Camp GOTR is an out-of-school program for girls in 3rd to 5th grade operated by Girls on the Run. The program includes activities such as interactive games, physical activity, storytelling, and arts and crafts. The camp is led by coaches and incorporates elements of the Girls on the Run curriculum in a camp setting.

== Impact ==
In 2016, an independent study conducted by Dr. Maureen Weiss and her research team evaluated the impact of Girls on the Run on positive youth development. The study also looked at how Girls on the Run participants differ from a comparison group of girls in physical education or organized sports programs on developmental outcomes and life skills.  The study found that:

1. Girls made their greatest gains in confidence and connection. They improved in how much they liked the kind of person they are and how happy they felt with the way they looked, and were more likely to say they have classmates who like them the way they are.
2. Girls who began the program with below-average scores significantly improved from pre- to post-season on all outcomes—competence, confidence, connection, character, and caring.
3. Girls who were the least active at the start of the season increased their physical activity level by 40% from pre- to post-season and maintained this increased level beyond season’s end.

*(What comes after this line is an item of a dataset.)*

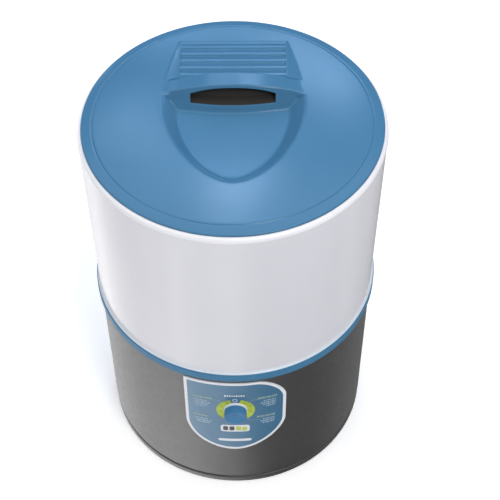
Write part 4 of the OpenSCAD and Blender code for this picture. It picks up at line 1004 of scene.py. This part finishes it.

4. Almost all girls (97%) said they learned critical life skills including managing emotions, resolving conflict, helping others or making intentional decisions at Girls on the Run that they are using at home, at school and with their friends
5. Girls in Girls on the Run were significantly more likely than girls in physical education or organized sports programs to learn and use life skills including managing emotions, resolving conflict, helping others and intentional decision making.